He got fewer than six months for each of those that died in Omagh, one afternoon in August four years ago. So reacted Patsy Gallagher to the 14-year sentence just handed to Colm Murphy. Sheltering in the doorway of the Special Criminal Court from the lunchtime rain, she said "he should have got life".
"He shouldn't have been even allowed out on the streets once they picked him up, not with his background."
Ms Gallagher was one of 17 relatives who had travelled from Omagh to hear the only person to stand trial in connection with the Omagh bombing being sentenced.
It was "very important" she said, that she and her husband, Michael, should be in Dublin to hear the sentencing. They had lost "our only son" - 21-year-old Adrian - in the 1998 atrocity.

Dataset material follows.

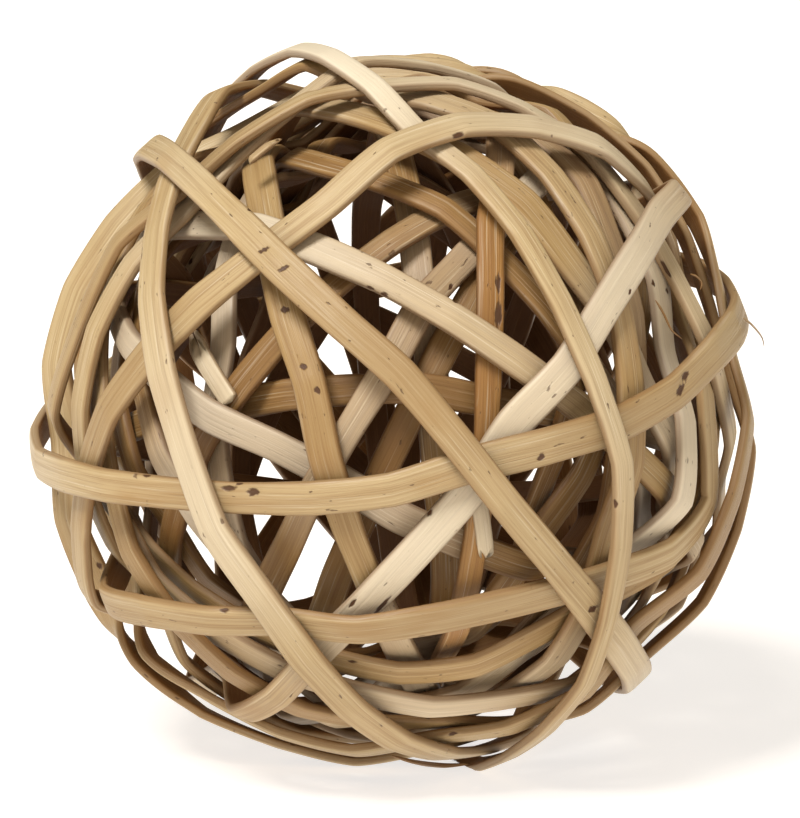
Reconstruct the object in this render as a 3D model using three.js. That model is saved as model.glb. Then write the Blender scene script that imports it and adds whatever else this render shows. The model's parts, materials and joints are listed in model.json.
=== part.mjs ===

"He's \ the first person to be on trial for the bombing. It's the first of many times we'll be here, I hope."
Carol Radford, who lost her 16- year-old brother Alan, said she was "just delighted that somebody has been brought to book for what happened".
Asked what she thought of Murphy's defence argument, that he was a "long, long way from the fulcrum of this conspiracy" and that he played only a minor part in the atrocity, she shook her head.
"No, I think he knew what he was doing, knew what he was lending the phones for. And he knew the risks of what might happen".
A huge media presence greeted those relatives that had travelled from Omagh to hear the sentence, as they left the court shortly before lunchtime. Eleven television crews as well as about 40 journalists and photographers were gathered in the quiet street outside the court to record their reaction.
Mr Michael Gallagher was the first to speak. He said they hoped a message would go out from the court to anyone else involved in the bombing.
"If you end up here, and we hope very much that you do, you will get what you deserve," he said. "The sentence handed down today might seem extreme but for the people who died, to quantify it, it will end up less than six months of their lives."